После первой встречи с Борисом Абрамовичем он дал мне свой телефон и пригласил меня бывать у него в Москве. Каждый раз, бывая в столице, я приносил Борису Абрамовичу стихи своих друзей, а он передавал для них довольно толстые пачки напечатанных на машинке своих стихов. Борис Абрамович очень интересовался различными группировками поэтического молодого Ленинграда. Кроме упомянутых, в Ленинграде были группы университетских поэтов, в том числе так называемые «формалисты» — Михаил Еремин, Леонид Виноградов, Лев Лившиц (Лев Лосев), Владимир Уфлянд. Были поэты Технологического института — Евгений Рейн, Дмитрий Бобышев, Анатолий Найман. Были поэты и прозаики «Трудовых резервов», которыми руководил Давид Яковлевич Дар. Я давно дружил с Евгением Рейном и, как другие «горняки», был в добрых отношениях с его молодым другом Иосифом Бродским. Стихи Иосифа и его жизнь были очень интересны Борису Абрамовичу. Он спрашивал меня о Бродском с улыбкой: «Ну, как там Бродский — карбонарий рыжий?» Однажды я передал эти слова Слуцкого Иосифу — тот весело парировал: «Молчал бы уж лучше Борух!» Иосиф очень тепло всегда говорил о Слуцком, знал и ценил многие его стихи.

Борис Абрамович не просто интересовался стихами молодых ленинградцев, при мне он звонил в редакции журналов Б. Сарнову, Я. Смелякову, и я сразу отвозил стихи моих друзей тем, с кем Слуцкий договаривался. Он помогал изданию первых книг Глеба Горбовского и Леонида Агеева, заботился о том, кому их рукописи попадут на внутренние рецензии.

Как-то Борис Абрамович стал меня дотошно допрашивать о нелитературных общениях молодых поэтов «горняков» — дружбах, ссорах, вообще о конфликтах в нашем кругу. Чувствуя его интерес, старался что-то вспомнить. Но ничего так и не нашел. «Да, дружба у нас крепкая. Хотя при обсуждениях критикуют друг друга беспощадно. А конфликтов по мелочам нет».

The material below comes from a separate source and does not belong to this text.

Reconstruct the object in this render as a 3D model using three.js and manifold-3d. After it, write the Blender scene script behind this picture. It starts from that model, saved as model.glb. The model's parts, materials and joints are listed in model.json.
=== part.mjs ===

«Это очень хорошо, — сказал Борис Абрамович. — Это важно в будущем, когда пути ваших ребят разойдутся (а они обязательно разойдутся, так как это люди очень талантливые), — так вот, благодаря той атмосфере, которая есть в вашем кругу сейчас, в будущем они сохранят доброе отношение друг к другу, помня о своей общей поэтической юности».